Une autre caractéristique de la propriété intellectuelle africaine réside dans le fait que certaines grandes entreprises industrielles développent des innovations mais sans se préoccuper de l'utilité de tirer profit de ces innovations et des améliorations qu'elles apportent à la technologie qu'elles importent.
"Il y a par exemple de grandes entreprises minières mauritaniennes qui ont des ingénieurs qui arrivent à améliorer la technologie importée, malheureusement elles n'arrivent pas à en tirer profit parce qu'elles ne protègent pas ces améliorations, ces innovations et ces équipements", commente encore Mahamed Salem Mamoune.

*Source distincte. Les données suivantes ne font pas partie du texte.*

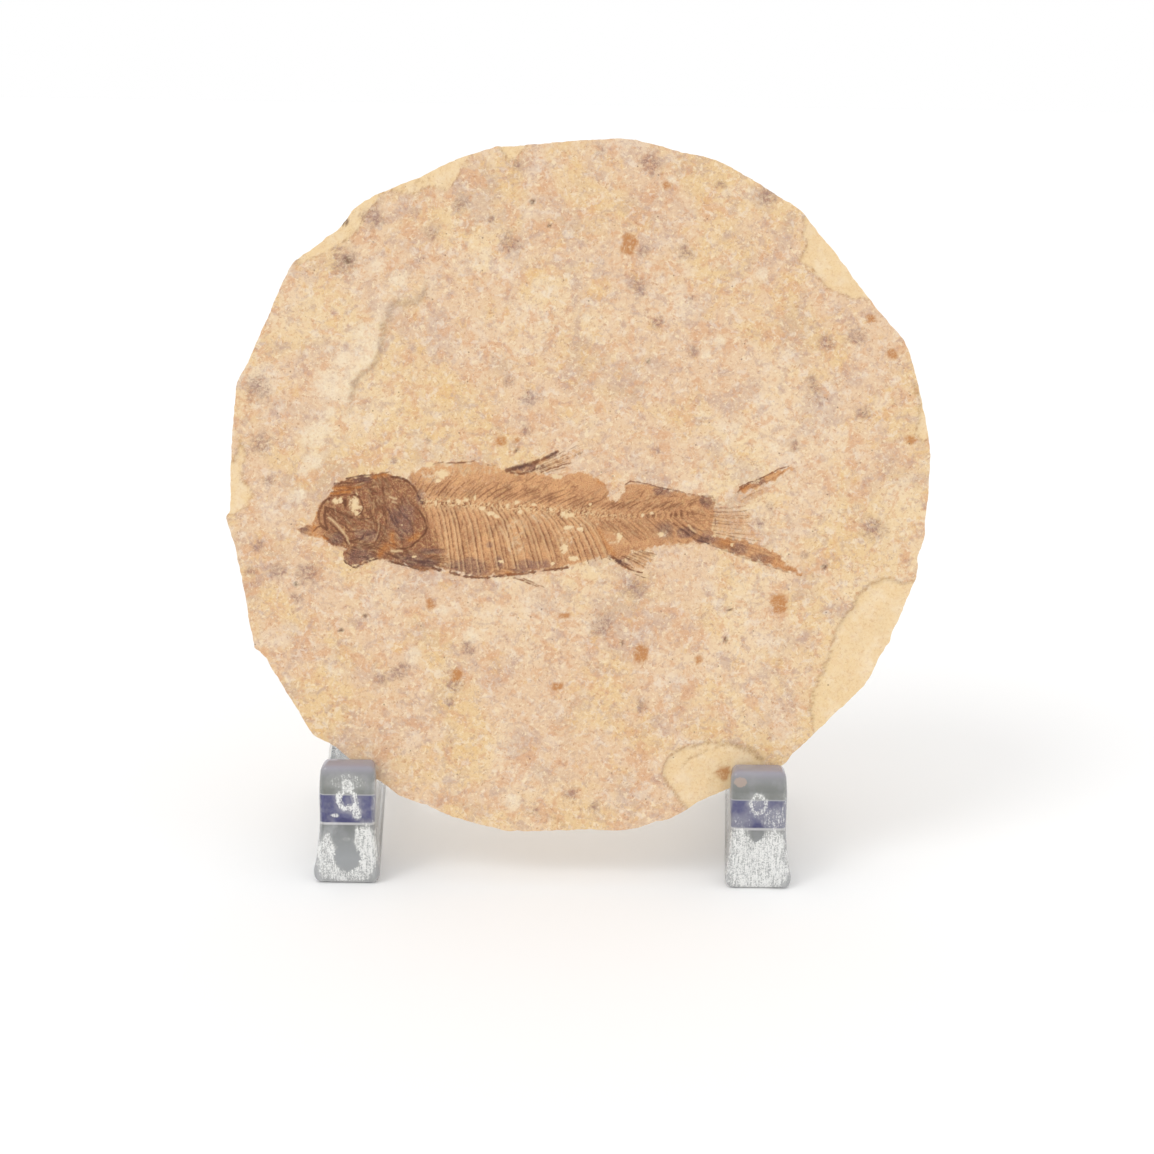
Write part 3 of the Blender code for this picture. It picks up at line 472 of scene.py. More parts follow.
# Lines of bone: half width, strength, and the line's points
headBones = [
    (0.34, 1, [(-49.9, -2.65), (-51, -3.4), (-51.7, -4.6), (-52, -6.1), (-51.7, -7.5),
                 (-51.2, -8.25)]),
    (0.28, 1, [(-50.5, -4.3), (-50.8, -6.1), (-50.65, -7.5), (-50.1, -8.6)]),
    (0.42, 0.95, [(-51.2, -8.3), (-50.3, -8.8)]),
    (0.20, 0.95, [(-52.9, -9.1), (-52.4, -8.5), (-51.7, -8.2), (-50.8, -8.4), (-50.3, -9.1)]),
    (0.30, 0.75, [(-50.3, -4.8), (-49.4, -6.1), (-48.3, -7.15), (-46.6, -8.1), (-45.8, -9)]),
    (0.20, 0.7, [(-49.9, -4.7), (-48.6, -5.9), (-47.4, -6.9), (-46, -7.7)]),
    (0.20, 1, [(-50.6, -4.2), (-49, -4.8), (-47.6, -5.5), (-45.8, -6.3), (-43.6, -6.8),
                 (-41.8, -6.6), (-41.1, -6.2)]),
    (0.24, 1, [(-49.7, -7.4), (-48.1, -9), (-46.9, -10.4), (-46.1, -11.9)]),
    (0.16, 0.6, [(-49.9, -9.3), (-48.5, -9.9), (-47.2, -11)]),
    (0.16, 0.6, [(-50, -10.2), (-48.6, -10.8), (-47.2, -11.9)]),
    (0.24, 1, [(-46.1, -11.1), (-44.3, -11.5), (-42.2, -11.9), (-40.7, -11.5), (-40, -10.4),
                 (-39.6, -9), (-39.6, -7.4)]),
    (0.16, 0.55, [(-45.4, -9.9), (-43.9, -10.6), (-42.2, -10.8), (-41, -10.2), (-40.4, -9)]),
    (0.16, 0.5, [(-45.6, -8.9), (-43.8, -9.6), (-42.2, -9.6), (-41.2, -8.8)]),
    (0.16, 0.45, [(-45.2, -7.9), (-43.4, -8.4), (-41.8, -8)]),
    (0.20, 0.9, [(-46.1, -2.4), (-45.4, -1.9), (-44.6, -1.8), (-43.8, -2.4), (-43.3, -3.4),
                 (-43.1, -4.4), (-43.2, -5.2), (-44.2, -6.2)]),
    (0.45, 1, [(-46.8, -3.1), (-46.6, -4.3)]),
    (0.20, 0.9, [(-48.8, 0.4), (-47, 0.45), (-45, 0.5), (-43.4, 0.7), (-41.8, 1.15)]),
    (0.24, 0.8, [(-46.4, 1.4), (-44, 1.9), (-42.6, 2.1), (-41, 2.1)]),
    (0.16, 0.7, [(-45.4, 1), (-43.6, 1.3), (-42, 1.6)]),
    (0.18, 0.7, [(-49.4, -1.3), (-47.6, -1.1), (-46, -0.9)]),
    (0.20, 0.8, [(-49.5, -2), (-47.8, -1.9), (-46.4, -1.7)]),
    (0.16, 0.6, [(-48.6, -0.2), (-46.8, -0.1), (-45, 0), (-43.4, 0.1)]),
    (0.26, 0.55, [(-40.8, 2), (-39.5, 2.4), (-37.7, 2.7)]),
    (0.27, 0.95, [(-37.4, 1.7), (-36, 1.65), (-34.6, 1.15), (-33.2, 0), (-32.3, -1.4),
                  (-31.9, -2.5), (-31.2, -3.6)]),
    (0.20, 0.6, [(-36.2, 1), (-34.8, 0.4), (-33.6, -0.6), (-32.9, -1.8)]),
    (0.27, 0.95, [(-32.4, -4.4), (-31.4, -5.6), (-30.7, -7), (-30.3, -8.4), (-30.8, -9.7),
                  (-32, -10.95), (-33.5, -12.2), (-34.8, -12.6), (-36.4, -12.6)]),
    (0.26, 0.8, [(-38.6, -5.2), (-38.4, -7.4), (-38.8, -9.4), (-39.6, -11.2), (-40.4, -12.2)]),
    (0.20, 0.6, [(-38, -4.6), (-37.6, -6.4), (-37.8, -8.4)]),
    (0.30, 0.7, [(-41.6, -0.6), (-40.8, -2.2), (-40.4, -4), (-40.2, -5.6)]),
    (0.24, 0.6, [(-40, 0.4), (-39.2, -1), (-38.8, -2.6), (-38.6, -4.2)]),
    (0.20, 0.6, [(-38.4, 1.4), (-37.6, 0.2), (-36.6, -1), (-35.6, -1.8)]),
    (0.20, 0.9, [(-46, -12.2), (-44, -12.5), (-42, -12.4), (-40.6, -12.7)]),
    (0.18, 0.7, [(-45.6, -12.9), (-43.6, -13.2), (-41.4, -13.2), (-40, -13.9)]),
    (0.18, 0.6, [(-44.6, -13.9), (-42.6, -14.3), (-41, -14.6)]),
    (0.26, 0.8, [(-46.8, -15), (-45.9, -16.1), (-44.6, -16.4), (-43.2, -15.7), (-41.6, -15),
                 (-40.2, -14.6)]),
    (0.30, 0.8, [(-38, -13.7), (-36.4, -14.4), (-34.4, -14.6), (-32.4, -14.4)]),
    (0.30, 0.85, [(-37.8, -15.1), (-36, -15.6), (-34, -16.2), (-32, -16.8)]),
    (0.45, 0.6, [(-35, -13.2), (-32.6, -13.5), (-30.4, -13.3), (-28, -12.9), (-26, -12.6)]),
    (0.45, 0.75, [(-34, -15.3), (-31.6, -15.2), (-29.8, -15.8), (-28.2, -16.6)]),
    (0.18, 0.8, [(-28.2, -14.75), (-26.4, -14.6), (-24.6, -14.7)]),
]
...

Parmi une série de décisions, les ministres africains en charge de l'Industrie et de la Culture des seize pays membres de l'OAPI présents aux festivités du cinquantenaire de cet organismes lors d'une conférence tenue du 11 au 13 septembre à Yaoundé ont annoncé leur volonté de créer un fonds de promotion et des entreprises innovantes et des incitations fiscales pour favoriser la recherche scientifique et l'innovation.
Ces initiatives traduisent une préoccupation, celle de "la propriété intellectuelle face au défi de l'industrialisation de l'Afrique" examinée lors de la conférence présidée par le Premier ministre camerounais Philemon Yang.